Updated 2023-03-31

Mash

un MASH on the Cluster #

Overview

  • This guide will cover how to load and use mash/2.3
  • mash requires multiple other modules to be loaded before it itself can be loaded.

Load Mash

  • To use Mash, load these module in your SBATCH script using module load:
    • module load gcc/10.3.0
    • module load capnproto/0.8.0
    • module load boost/1.79.0
    • module load zlib
    • module load autoconf

Walkthrough: Run Mash on the Cluster

Part 1: The SBATCH Script

#!/bin/bash
#SBATCH -JmashTest
#SBATCH -A [Account]
#SBATCH -N2 --ntasks-per-node=4
#SBATCH --mem-per-cpu=2G
#SBATCH -t2
#SBATCH -qinferno
#SBATCH -oReport-%j.out

cd $SLURM_SUBMIT_DIR
module load gcc/10.3.0
module load capnproto/0.8.0
module load boost/1.79.0
module load mash/2.3

mash sketch genome1.fna
mash sketch genome2.fna
mash dist genome1.fna.msh genome2.fna.msh
  • The #SBATCH directives are standard, requesting just 1 minute of walltime and 2 node with 4 cores. More on #SBATCH directives can be found in the Using Slurm on Phoenix Guide
  • $SLURM_SUBMIT_DIR is simply a variable that represents the directory you submit the PBS script from.

Warning

Make sure the .fna files you want to run are in the same directory you put the SBATCH script.

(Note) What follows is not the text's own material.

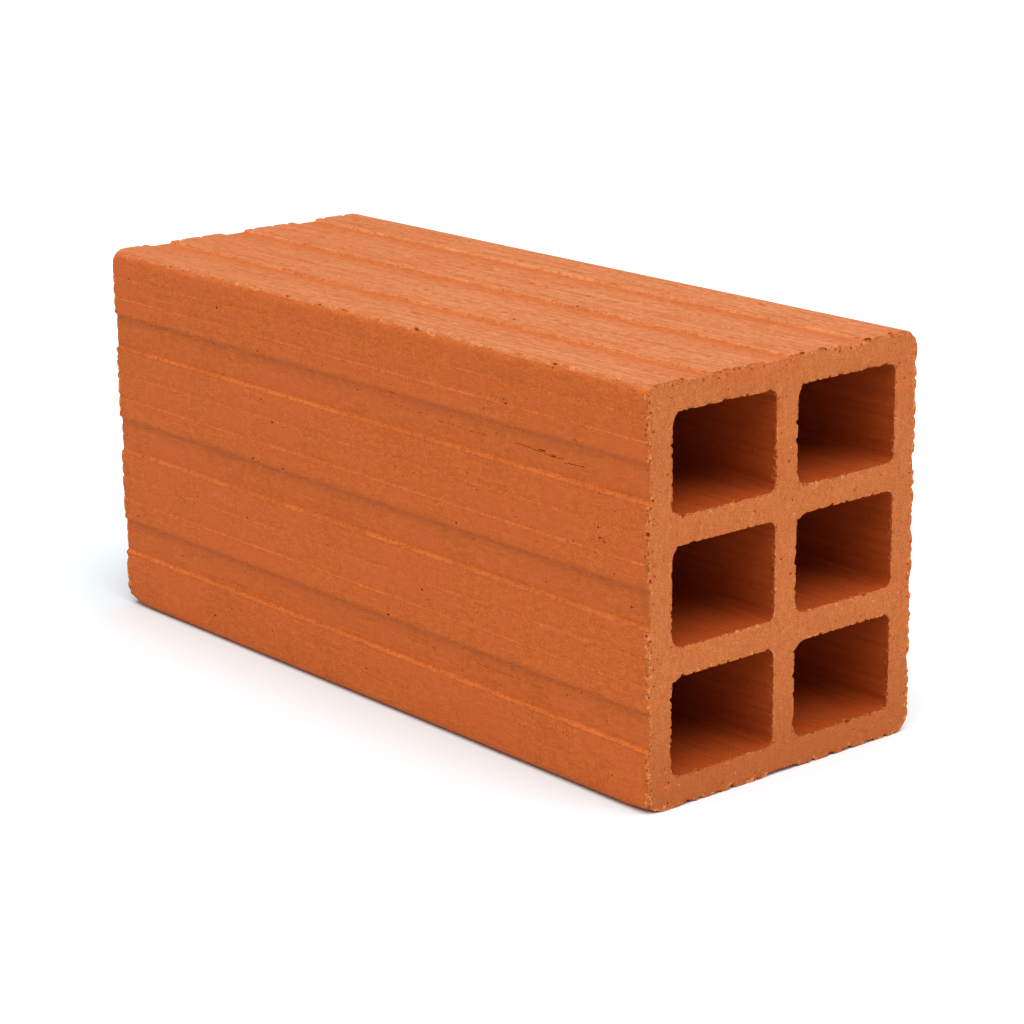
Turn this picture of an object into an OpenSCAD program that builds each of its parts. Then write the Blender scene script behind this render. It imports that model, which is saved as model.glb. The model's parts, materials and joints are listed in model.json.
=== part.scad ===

  • Output Files will also show up in this dir as well
  • module load lines load the dependent programs as well as Mash
  • Lines that begin with mash execute the program

Part 2: Submit Job and Check Status

  • Make sure you're in the directory that contains the SBATCH Script and the .fna files
  • Submit as normal, with <sbatch scriptname.sbatch>. In this case sbatch mash.sbatch
  • Check job status with squeue --job <jobID>, replacing with the jobid returned after running sbatch
  • You can delete the job with scancel <jobID> , replacing with the jobid returned after running sbatch

Part 3: Collecting Results

  • In the directory where you submitted the SBATCH script, you should see a couple of newly generated files, including genome1.fna.msh and Report-<jobID>.out
  • Report-<jobID>.out should look something like this:
---------------------------------------
Begin Slurm Prolog: Dec-15-2022 18:01:58
Job ID:    190098
User ID:   svangala3
Account:   phx-pace-staff
Job name:  mashTest
Partition: cpu-small
QOS:       inferno
---------------------------------------
Sketching genome1.fna...
Writing to genome1.fna.msh...
Sketching genome2.fna...
Writing to genome2.fna.msh...
genome1.fna     genome2.fna     0.0222766       0       456/1000
---------------------------------------
Begin Slurm Epilog: Dec-15-2022 18:02:00
Job ID:        190098
Array Job ID:  _4294967294
User ID:       svangala3
Account:       phx-pace-staff
Job name:      mashTest
Resources:     cpu=8,mem=16G,node=2
Rsrc Used:     cput=00:00:24,vmem=11684K,walltime=00:00:03,mem=0,energy_used=0
Partition:     cpu-small
QOS:           inferno
Nodes:         atl1-1-01-004-26-[1-2]
---------------------------------------
  • After the result files are produced, you can move the files off the cluster, refer to the file transfer guide for help.
  • Congratulations! You successfully ran a Mash program on the cluster.